Exercise goal: Reproduce the data in its entirety, exactly as supplied.

Provided records:
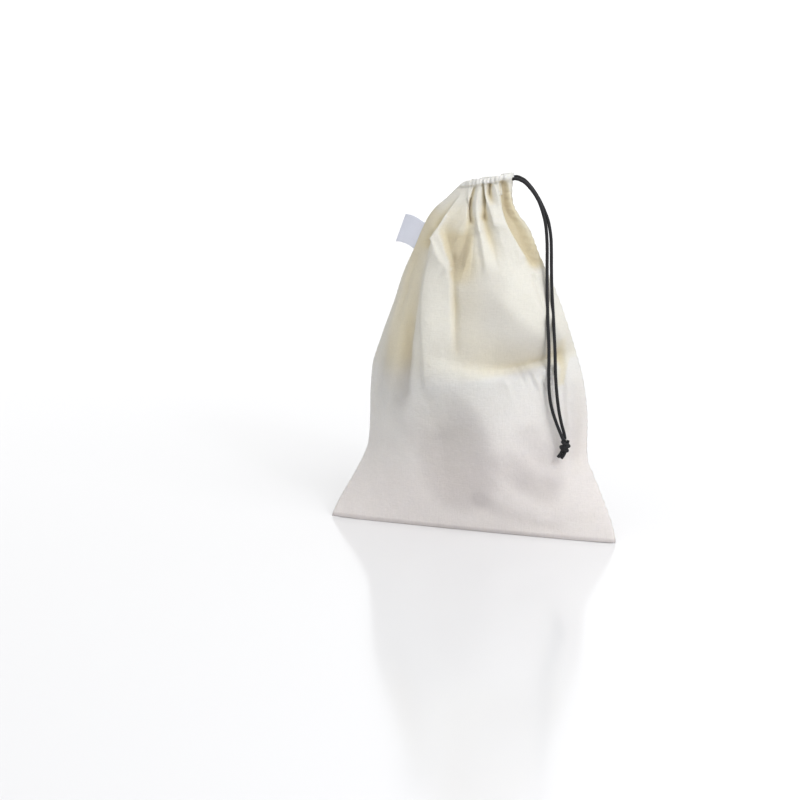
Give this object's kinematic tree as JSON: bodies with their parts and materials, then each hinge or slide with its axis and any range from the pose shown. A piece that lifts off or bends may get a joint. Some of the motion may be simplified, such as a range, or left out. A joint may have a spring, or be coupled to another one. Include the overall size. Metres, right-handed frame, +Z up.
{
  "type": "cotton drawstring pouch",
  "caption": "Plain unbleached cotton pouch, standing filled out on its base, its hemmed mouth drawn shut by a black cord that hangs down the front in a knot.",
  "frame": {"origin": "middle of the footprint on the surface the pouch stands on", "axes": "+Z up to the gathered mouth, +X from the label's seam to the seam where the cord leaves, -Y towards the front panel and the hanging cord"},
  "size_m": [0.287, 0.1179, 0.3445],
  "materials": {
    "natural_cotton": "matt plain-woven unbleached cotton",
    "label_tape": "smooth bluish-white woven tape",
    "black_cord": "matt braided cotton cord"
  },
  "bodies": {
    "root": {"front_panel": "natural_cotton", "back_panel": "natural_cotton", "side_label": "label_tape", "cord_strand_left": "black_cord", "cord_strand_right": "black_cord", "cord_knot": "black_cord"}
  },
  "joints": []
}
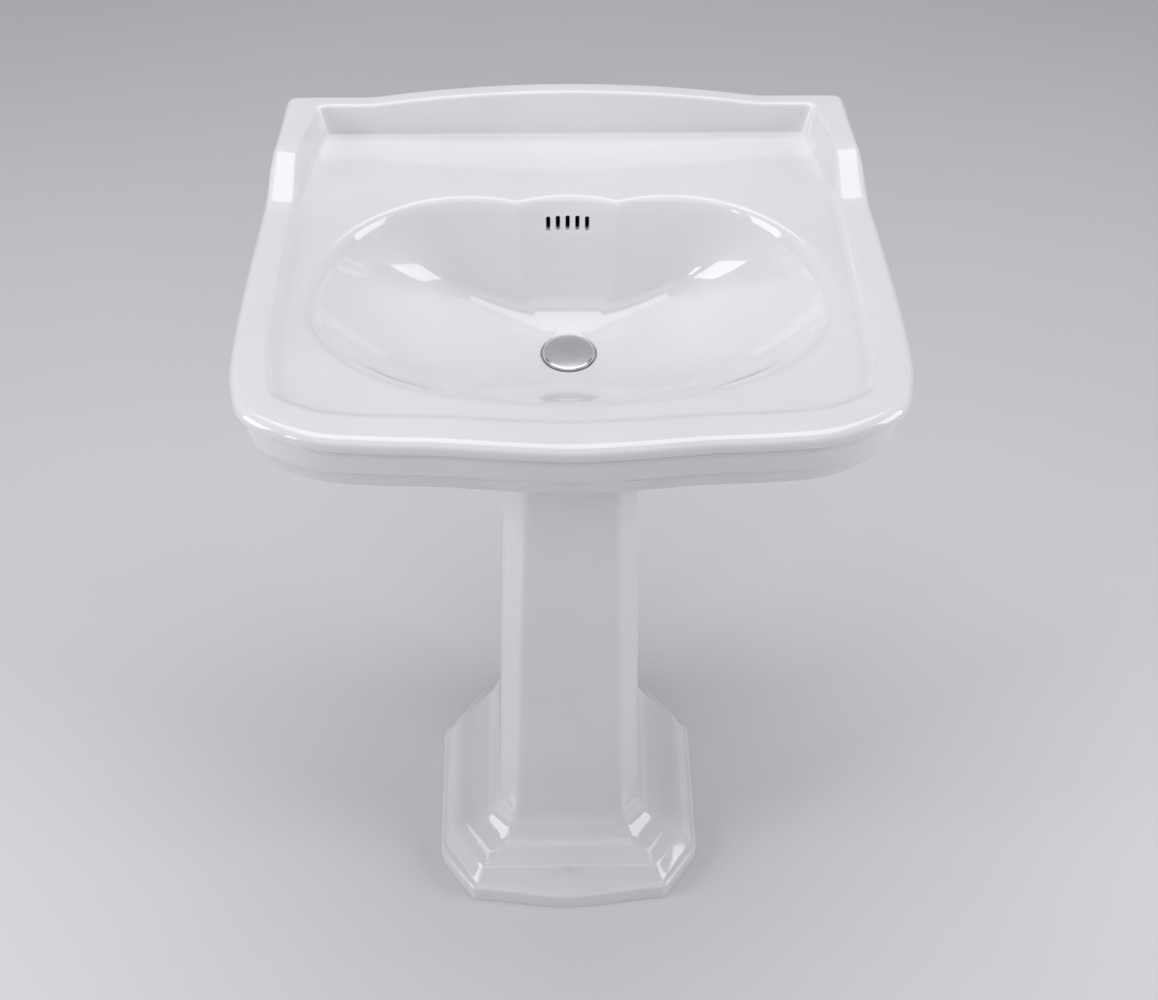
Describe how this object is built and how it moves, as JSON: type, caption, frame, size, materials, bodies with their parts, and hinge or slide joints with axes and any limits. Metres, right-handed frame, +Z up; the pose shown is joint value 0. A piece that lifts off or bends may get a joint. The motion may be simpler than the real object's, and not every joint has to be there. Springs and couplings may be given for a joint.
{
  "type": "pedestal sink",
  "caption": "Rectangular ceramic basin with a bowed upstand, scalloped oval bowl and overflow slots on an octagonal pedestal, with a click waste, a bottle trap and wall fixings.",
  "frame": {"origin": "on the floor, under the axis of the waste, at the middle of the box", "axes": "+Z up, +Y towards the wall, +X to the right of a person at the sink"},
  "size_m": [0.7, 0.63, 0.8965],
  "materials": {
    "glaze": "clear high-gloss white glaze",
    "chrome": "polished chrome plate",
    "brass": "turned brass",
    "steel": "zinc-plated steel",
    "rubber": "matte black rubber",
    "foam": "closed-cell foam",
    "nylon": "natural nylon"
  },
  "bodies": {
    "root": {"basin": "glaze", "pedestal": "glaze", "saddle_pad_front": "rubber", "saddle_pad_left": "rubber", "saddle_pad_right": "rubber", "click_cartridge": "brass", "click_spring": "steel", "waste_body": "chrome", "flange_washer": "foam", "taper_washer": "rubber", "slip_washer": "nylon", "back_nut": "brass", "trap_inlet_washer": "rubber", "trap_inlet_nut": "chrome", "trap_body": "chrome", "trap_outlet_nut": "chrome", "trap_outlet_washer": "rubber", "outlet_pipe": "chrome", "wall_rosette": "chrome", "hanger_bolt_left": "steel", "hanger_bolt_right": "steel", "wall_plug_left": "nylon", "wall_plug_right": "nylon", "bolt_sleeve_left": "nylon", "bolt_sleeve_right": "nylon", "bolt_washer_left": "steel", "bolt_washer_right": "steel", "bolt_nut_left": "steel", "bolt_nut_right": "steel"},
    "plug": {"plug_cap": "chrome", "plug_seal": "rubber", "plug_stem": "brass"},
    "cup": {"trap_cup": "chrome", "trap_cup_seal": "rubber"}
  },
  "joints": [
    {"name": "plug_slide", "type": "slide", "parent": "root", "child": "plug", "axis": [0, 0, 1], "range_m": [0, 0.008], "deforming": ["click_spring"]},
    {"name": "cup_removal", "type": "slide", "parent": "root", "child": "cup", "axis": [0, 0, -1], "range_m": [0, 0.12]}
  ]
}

Exercise answer:
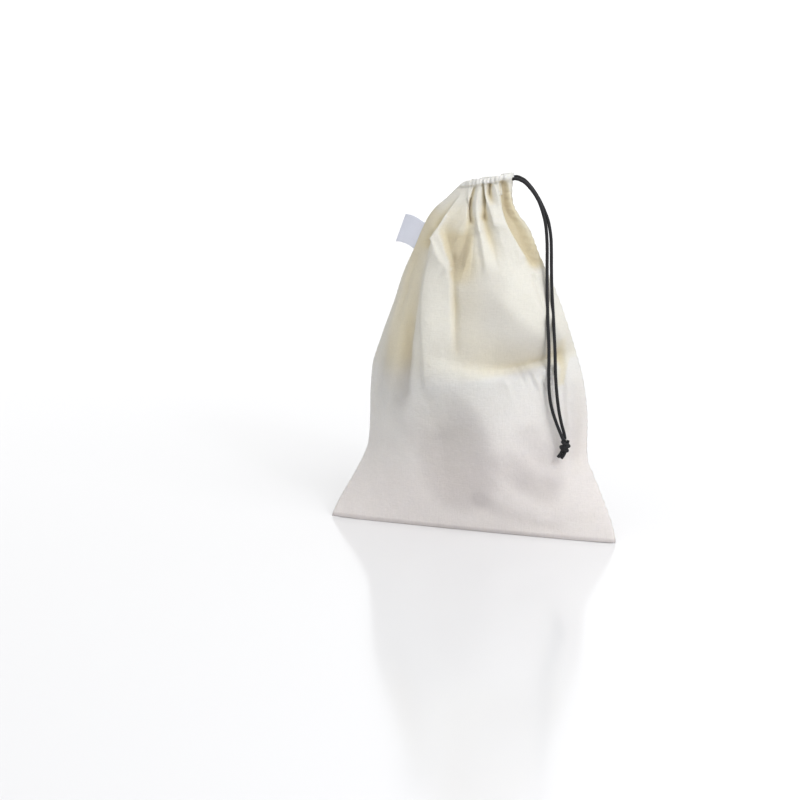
Give this object's kinematic tree as JSON: bodies with their parts and materials, then each hinge or slide with its axis and any range from the pose shown. A piece that lifts off or bends may get a joint. Some of the motion may be simplified, such as a range, or left out. A joint may have a spring, or be coupled to another one. Include the overall size. Metres, right-handed frame, +Z up.
{
  "type": "cotton drawstring pouch",
  "caption": "Plain unbleached cotton pouch, standing filled out on its base, its hemmed mouth drawn shut by a black cord that hangs down the front in a knot.",
  "frame": {"origin": "middle of the footprint on the surface the pouch stands on", "axes": "+Z up to the gathered mouth, +X from the label's seam to the seam where the cord leaves, -Y towards the front panel and the hanging cord"},
  "size_m": [0.287, 0.1179, 0.3445],
  "materials": {
    "natural_cotton": "matt plain-woven unbleached cotton",
    "label_tape": "smooth bluish-white woven tape",
    "black_cord": "matt braided cotton cord"
  },
  "bodies": {
    "root": {"front_panel": "natural_cotton", "back_panel": "natural_cotton", "side_label": "label_tape", "cord_strand_left": "black_cord", "cord_strand_right": "black_cord", "cord_knot": "black_cord"}
  },
  "joints": []
}
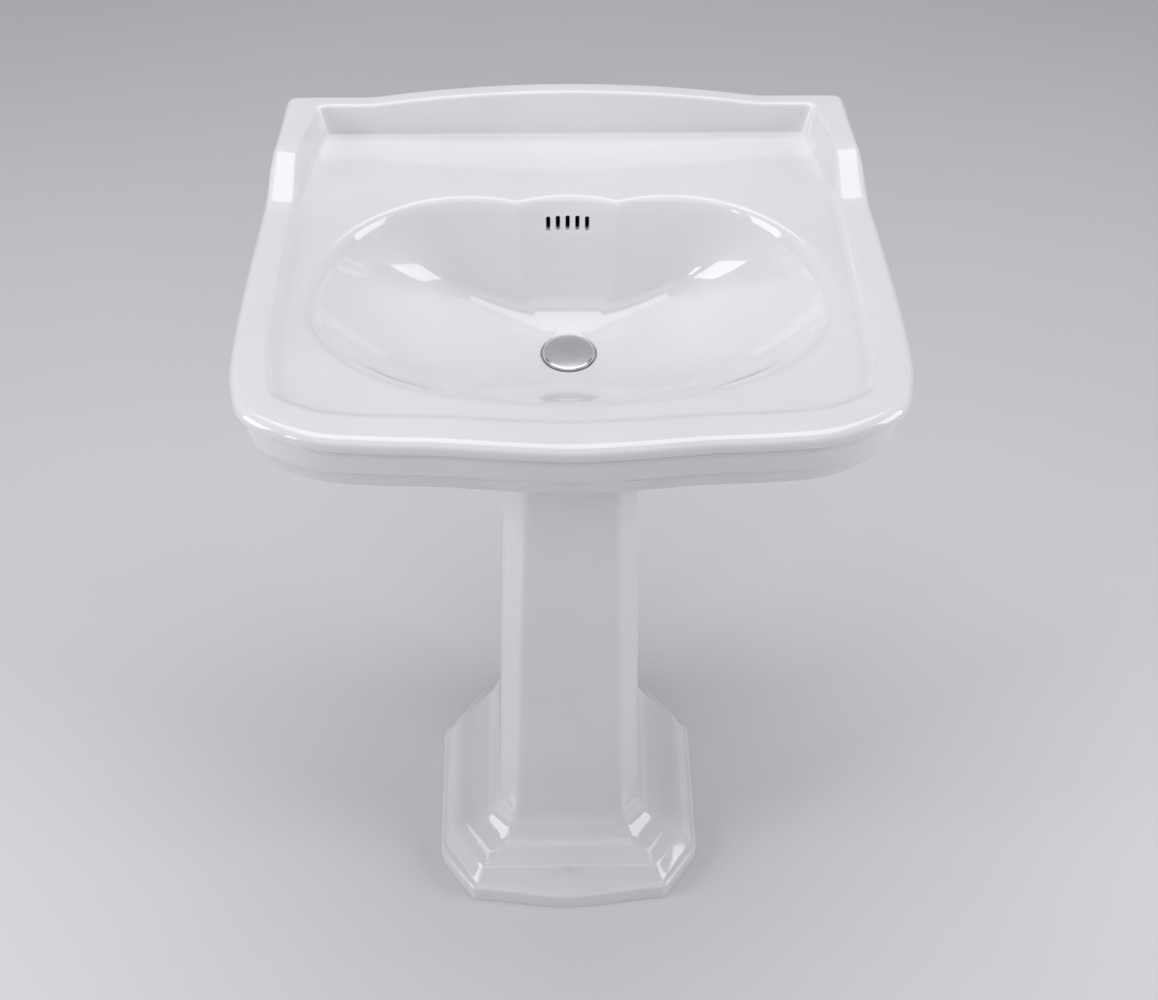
Describe how this object is built and how it moves, as JSON: type, caption, frame, size, materials, bodies with their parts, and hinge or slide joints with axes and any limits. Metres, right-handed frame, +Z up; the pose shown is joint value 0. A piece that lifts off or bends may get a joint. The motion may be simpler than the real object's, and not every joint has to be there. Springs and couplings may be given for a joint.
{
  "type": "pedestal sink",
  "caption": "Rectangular ceramic basin with a bowed upstand, scalloped oval bowl and overflow slots on an octagonal pedestal, with a click waste, a bottle trap and wall fixings.",
  "frame": {"origin": "on the floor, under the axis of the waste, at the middle of the box", "axes": "+Z up, +Y towards the wall, +X to the right of a person at the sink"},
  "size_m": [0.7, 0.63, 0.8965],
  "materials": {
    "glaze": "clear high-gloss white glaze",
    "chrome": "polished chrome plate",
    "brass": "turned brass",
    "steel": "zinc-plated steel",
    "rubber": "matte black rubber",
    "foam": "closed-cell foam",
    "nylon": "natural nylon"
  },
  "bodies": {
    "root": {"basin": "glaze", "pedestal": "glaze", "saddle_pad_front": "rubber", "saddle_pad_left": "rubber", "saddle_pad_right": "rubber", "click_cartridge": "brass", "click_spring": "steel", "waste_body": "chrome", "flange_washer": "foam", "taper_washer": "rubber", "slip_washer": "nylon", "back_nut": "brass", "trap_inlet_washer": "rubber", "trap_inlet_nut": "chrome", "trap_body": "chrome", "trap_outlet_nut": "chrome", "trap_outlet_washer": "rubber", "outlet_pipe": "chrome", "wall_rosette": "chrome", "hanger_bolt_left": "steel", "hanger_bolt_right": "steel", "wall_plug_left": "nylon", "wall_plug_right": "nylon", "bolt_sleeve_left": "nylon", "bolt_sleeve_right": "nylon", "bolt_washer_left": "steel", "bolt_washer_right": "steel", "bolt_nut_left": "steel", "bolt_nut_right": "steel"},
    "plug": {"plug_cap": "chrome", "plug_seal": "rubber", "plug_stem": "brass"},
    "cup": {"trap_cup": "chrome", "trap_cup_seal": "rubber"}
  },
  "joints": [
    {"name": "plug_slide", "type": "slide", "parent": "root", "child": "plug", "axis": [0, 0, 1], "range_m": [0, 0.008], "deforming": ["click_spring"]},
    {"name": "cup_removal", "type": "slide", "parent": "root", "child": "cup", "axis": [0, 0, -1], "range_m": [0, 0.12]}
  ]
}